Cafe chains in India are witnessing a notable surge in growth, outpacing quick service restaurants (QSR), as indicated by executives and analyst reports. This shift can be attributed to the changing preferences of younger, aspirational consumers who are increasingly opting to gather and spend time in cafes, despite the relatively higher prices on the menu.

Large chains such as Tata Starbucks, Costa Coffee, and Barista have recognized India as a top growth market, capitalizing on its flourishing coffee culture. With double-digit growth rates, these established players are thriving in the Indian market. Joining the wave of success are new global entrants like British chain Pret a Manger and Canadian chain Tim Hortons, eager to tap into the country’s coffee-loving population.
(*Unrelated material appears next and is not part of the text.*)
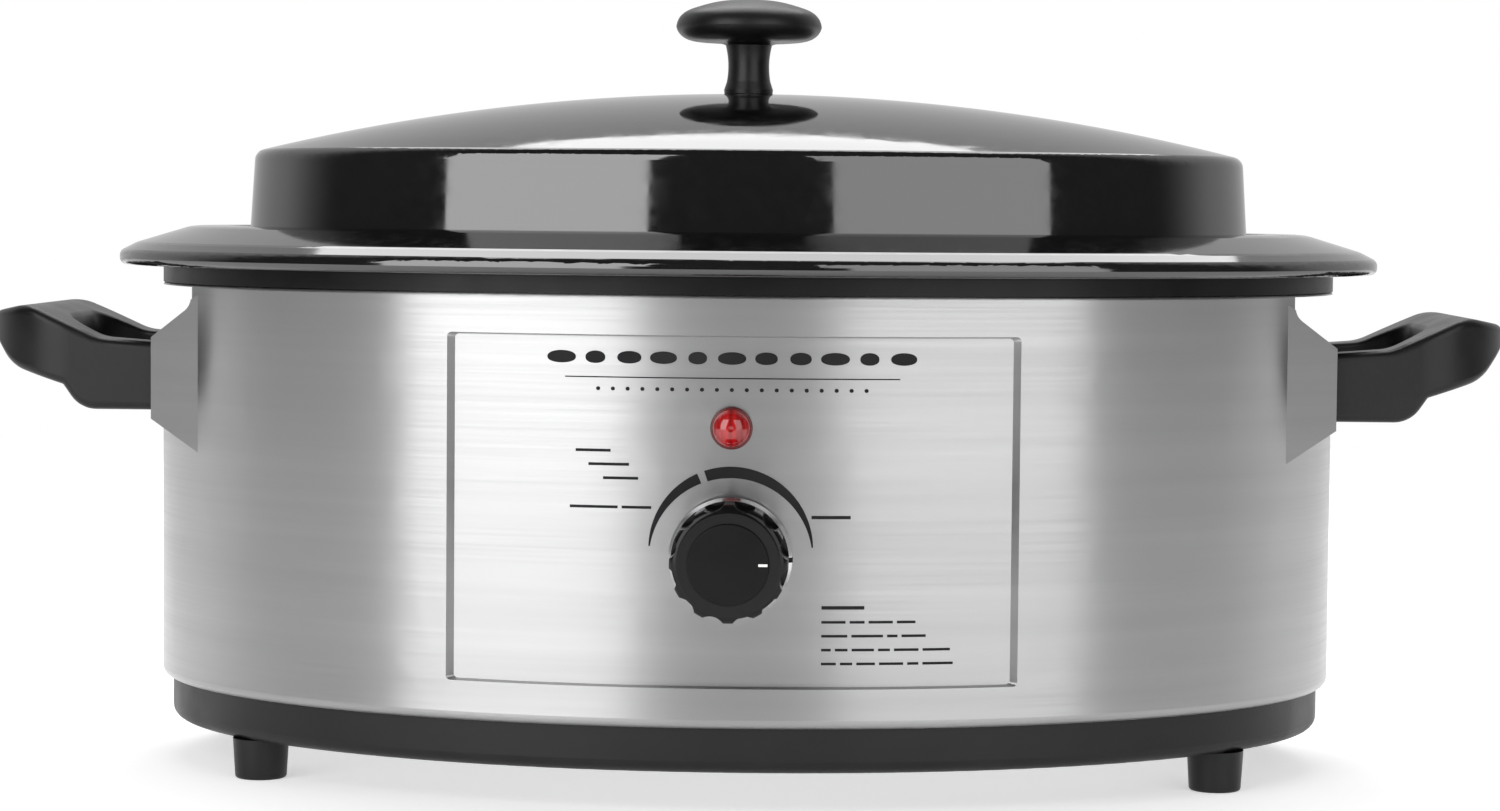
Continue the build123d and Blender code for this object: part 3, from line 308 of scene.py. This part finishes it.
def pebble(x, z, half_width, half_height, steps=28):
    """Rails of a printed pebble, a slightly flattened oval."""
    top, low = [], []
    for i in range(steps + 1):
        turn = pi * i / steps
        px = x - half_width * cos(turn)
        rise = half_height * sin(turn) ** 0.85
        top.append((px, z + rise))
        low.append((px, z - rise * 0.92))
    return top, low


# ---------------------------------------------------------------- printed panel

ARC_TIP_Z = DIAL_Z + 2.3 * MM
ARC_OUTER = (22.1 * MM, ARC_TIP_Z + 0.3 * MM)
ARC_INNER = (21.96 * MM, ARC_TIP_Z - 2.66 * MM)
ARC_GAP_ANGLE = 21.5
ARC_GAP_HALF = 2.6
ARC_END_ANGLE = 88.0

RULE_Z = 118.3 * MM
RULE_HALF_WIDTH = 45.0 * MM
PEBBLE_Z = 123.6 * MM
PEBBLE_SPREAD = 46.0 * MM
PEBBLE_COUNT = 11
DOT_Z = 115.2 * MM
DOT_RADIUS = 0.55 * MM
DOT_COUNT = 19
NOTE_X = 24.5 * MM


def ray_to_circle(angle, circle):
    """Point of a circle centred on x=0, seen from the arc's middle at an angle left of the top."""
    radius, centre_z = circle
    turn = radians(angle)
    direction = (-sin(turn), cos(turn))
    offset = ARC_TIP_Z - centre_z
    along = -direction[1] * offset + sqrt((direction[1] * offset) ** 2 - offset ** 2 + radius ** 2)
    return direction[0] * along, ARC_TIP_Z + direction[1] * along


def range_arc(start, end, steps=40):
    """Rails of one stretch of the tapered range arc, in degrees left of the top."""
    angles = [start + (end - start) * i / steps for i in range(steps + 1)]
    return [ray_to_circle(a, ARC_OUTER) for a in angles], [ray_to_circle(a, ARC_INNER) for a in angles]


def print_panel():
    """The arc, a rule line, a pebble row and a row of dots."""
    printed("range_arc_low", [range_arc(ARC_END_ANGLE, ARC_GAP_ANGLE + ARC_GAP_HALF)])
    printed("range_arc_high", [range_arc(ARC_GAP_ANGLE - ARC_GAP_HALF, -ARC_END_ANGLE)])
    printed("panel_rule", [bar(-RULE_HALF_WIDTH, RULE_HALF_WIDTH, RULE_Z, 0.32 * MM, 24)])
    pebbles = []
    for i in range(PEBBLE_COUNT):
        x = -PEBBLE_SPREAD + 2 * PEBBLE_SPREAD * i / (PEBBLE_COUNT - 1)
        half_width = (3.2 + 0.7 * cos(i * 2.4)) * MM
        pebbles.append(pebble(x, PEBBLE_Z, half_width, 1.75 * MM))
    printed("panel_pebbles", pebbles)
    dots = [pebble((-36 + 4 * i) * MM, DOT_Z, DOT_RADIUS, DOT_RADIUS, 12) for i in range(DOT_COUNT)]
    printed("panel_dots", dots)


def dashed_line(x_start, z, lengths, height, gap=1.1 * MM):
    """Rails of a row of dashes of the given lengths."""
    bars = []
    x = x_start
    for length in lengths:
        bars.append(bar(x, x + length, z, height, 3))
        x += length + gap
    return bars


def print_notes():
    """The small marks round the dial and the block of plain dashes at the lower right."""
    left = []
    for x, z, lengths in (
        (-42.0, 98.6, (9.5,)),
        (-38.5, 94.9, (11.0,)),
        (-34.5, 91.2, (9.5,)),
        (-43.5, 83.4, (13.0, 8.0)),
    ):
        left += dashed_line(x * MM, z * MM, [length * MM for length in lengths], 0.75 * MM)
    printed("range_marks_left", left)
    printed("range_mark_right", dashed_line(21.6 * MM, 81.2 * MM, [10.5 * MM], 0.9 * MM))
    notes = dashed_line(NOTE_X, 56.9 * MM, [11.5 * MM], 0.95 * MM)
    rows = (
        (6.5, 4.0, 6.5, 5.0),
        (7.0, 8.5, 2.8, 6.5),
        (2.6, 3.4, 6.0, 3.2, 6.6, 7.4),
        (4.0, 3.3, 5.0, 6.5, 3.0, 8.2),
    )
    for i, row in enumerate(rows):
        notes += dashed_line(NOTE_X, (53.0 - 3.75 * i) * MM, [length * MM for length in row], 0.7 * MM)
    printed("note_dashes", notes)


# ---------------------------------------------------------------- small pieces

def skirt_mark():
    """Black index mark on the dial's bright skirt, at the three o'clock side."""
    front = SKIRT_LOW[1]
    inner = SKIRT_RADIUS - 1.6 * MM
    outer = SKIRT_RADIUS + 0.15 * MM
    half = 0.65 * MM
    points = []
    for x, y in (
        (inner, front - 0.1 * MM),
        (SKIRT_RADIUS - 1.2 * MM, front - 0.1 * MM),
        (outer, front + 1.2 * MM),
        (outer, front + 2.4 * MM),
        (inner, front + 2.4 * MM),
    ):
        points += [(x, y, DIAL_Z - half), (x, y, DIAL_Z + half)]
    count = len(points) // 2
    faces = [tuple(2 * i for i in range(count)), tuple(2 * i + 1 for i in reversed(range(count)))]
    for i in range(count):
        j = (i + 1) % count
        faces.append((2 * i, 2 * i + 1, 2 * j + 1, 2 * j))
    fix_normals(mesh_piece("skirt_mark", points, faces, MATERIALS["ink"], "dial"))


# ---------------------------------------------------------------- stage, light and camera

def flat_material(name, color, roughness):
    """Plain, faintly glowing material of the floor, with a faint unevenness."""
    material, shader = new_material(name, color, roughness)
    shader.inputs["Emission Color"].default_value = (*color, 1.0)
    shader.inputs["Emission Strength"].default_value = FLOOR_GLOW
    noise = object_noise(material, (1.0, 1.0, 1.0), 3.0, 2.0)
    sheen = ranged(material, noise, roughness - 0.05, roughness)
    material.node_tree.links.new(sheen, shader.inputs["Roughness"])
    return material


FLOOR_RADIUS = 1.5
FLOOR_SIDES = 96
FLOOR_GLOW = 0.62
FLOOR_COLOR = (0.80, 0.80, 0.80)


def build_floor():
    """A round, plain, pale floor."""
    mesh = bpy.data.meshes.new("floor")
    turns = [2 * pi * i / FLOOR_SIDES for i in range(FLOOR_SIDES)]
    rim = [(FLOOR_RADIUS * cos(turn), FLOOR_RADIUS * sin(turn), 0) for turn in turns]
    mesh.from_pydata(rim, [], [tuple(range(FLOOR_SIDES))])
    mesh.materials.append(flat_material("floor_pale", FLOOR_COLOR, 0.9))
    floor = bpy.data.objects.new("floor", mesh)
    bpy.context.scene.collection.objects.link(floor)


def softbox(name, azimuth, elevation, distance, width, height, radiance):
    """A rectangular light aimed at the object, hidden from the camera itself."""
    light = bpy.data.lights.new(name, "AREA")
    light.shape = "RECTANGLE"
    light.size = width
    light.size_y = height
    light.energy = radiance * pi * width * height
    lamp = bpy.data.objects.new(name, light)
    turn, lift = radians(azimuth), radians(elevation)
    aim = Vector((0, 0, 0.12))
    lamp.location = aim + distance * Vector((sin(turn) * cos(lift), -cos(turn) * cos(lift), sin(lift)))
    lamp.rotation_euler = (aim - lamp.location).to_track_quat("-Z", "Y").to_euler()
    lamp.visible_camera = False
    bpy.context.scene.collection.objects.link(lamp)


def build_world():
    """White surroundings behind the object and a dim room in front of it."""
    world = bpy.data.worlds.new("studio")
    bpy.context.scene.world = world
    world.use_nodes = True
    nodes, links = world.node_tree.nodes, world.node_tree.links
    background = nodes["Background"]
    place = nodes.new("ShaderNodeTexCoord")
    split = nodes.new("ShaderNodeSeparateXYZ")
    spread = nodes.new("ShaderNodeMapRange")
    spread.interpolation_type = "SMOOTHSTEP"
    spread.inputs["From Min"].default_value = -0.10
    spread.inputs["From Max"].default_value = 0.45
    spread.inputs["To Min"].default_value = 0.08
    spread.inputs["To Max"].default_value = 0.70
    seen = nodes.new("ShaderNodeLightPath")
    mix = nodes.new("ShaderNodeMix")
    mix.data_type = "FLOAT"
    mix.inputs["B"].default_value = 1.0
    links.new(place.outputs["Generated"], split.inputs["Vector"])
    links.new(split.outputs["Y"], spread.inputs["Value"])
    links.new(spread.outputs["Result"], mix.inputs["A"])
    links.new(seen.outputs["Is Camera Ray"], mix.inputs["Factor"])
    links.new(mix.outputs["Result"], background.inputs["Strength"])
    background.inputs["Color"].default_value = (1.0, 1.0, 1.0, 1.0)


CAMERA_DISTANCE = 1.105
CAMERA_HEIGHT = 0.165
CAMERA_AZIMUTH = 1.8
CAMERA_PITCH = -3.13
CAMERA_YAW = -0.065
CAMERA_ROLL = 0.5


def build_camera():
    """Nearly straight on, a little below the lid's knob."""
    data = bpy.data.cameras.new("camera")
    data.sensor_width = 36.0
    data.lens = 88.56
    data.dof.use_dof = False
    camera = bpy.data.objects.new("camera", data)
    turn = radians(CAMERA_AZIMUTH)
    camera.location = (CAMERA_DISTANCE * sin(turn), -CAMERA_DISTANCE * cos(turn), CAMERA_HEIGHT)
    heading = radians(CAMERA_AZIMUTH + CAMERA_YAW)
    look = Euler((radians(90 + CAMERA_PITCH), 0, heading), "XYZ").to_matrix()
    roll = Matrix.Rotation(radians(CAMERA_ROLL), 3, "Z")
    camera.rotation_euler = (look @ roll).to_euler()
    bpy.context.scene.collection.objects.link(camera)
    bpy.context.scene.camera = camera


build_camera()
build_floor()
build_world()
softbox("softbox_left", -34, 14, 1.5, 1.0, 1.5, 3.6)
softbox("softbox_right", 33, 14, 1.5, 1.08, 1.5, 2.1)
softbox("softbox_top", 180, 62, 1.5, 1.3, 1.3, 3.0)
paint_nodes()
print_panel()
print_notes()
skirt_mark()

bpy.context.scene.view_settings.view_transform = "Standard"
Moreover, the emergence of new-age specialty coffee chains like Blue Tokai, Third Wave, and Slay further exemplifies the robust coffee culture that is fueling the industry’s growth in India.

“We have achieved sales and transaction numbers exceeding our expectations, indicating strong demand,” said Tarun Jain, chief executive of Tim Hortons, which is in its first year of India operations.

Tim Hortons has entered India in partnership with AG Cafe, a joint venture entity owned by fashion and retail conglomerate Apparel Group, and investment manager Gateway Partners. It expects to set up 120 stores by 2026.

Tata Starbucks, which crossed sales of INR 1,000 crore in 2022-23, identified India as among its core growth markets during a management commentary after its fourth quarter earnings. The joint venture between the Tata Group and Starbucks opened 71 new stores last fiscal, its fastest annual expansion, taking the overall store count to 333.

“Tata Starbucks is looking to rapidly expand its presence in the coming years; we are looking to enhance relevance for more segments of consumers,” said Sunil D’Souza, Managing Director of Tata Consumer Products.

Despite its higher pricing compared to competitors such as Cafe Coffee Day and Costa Coffee, the company is experiencing rapid growth.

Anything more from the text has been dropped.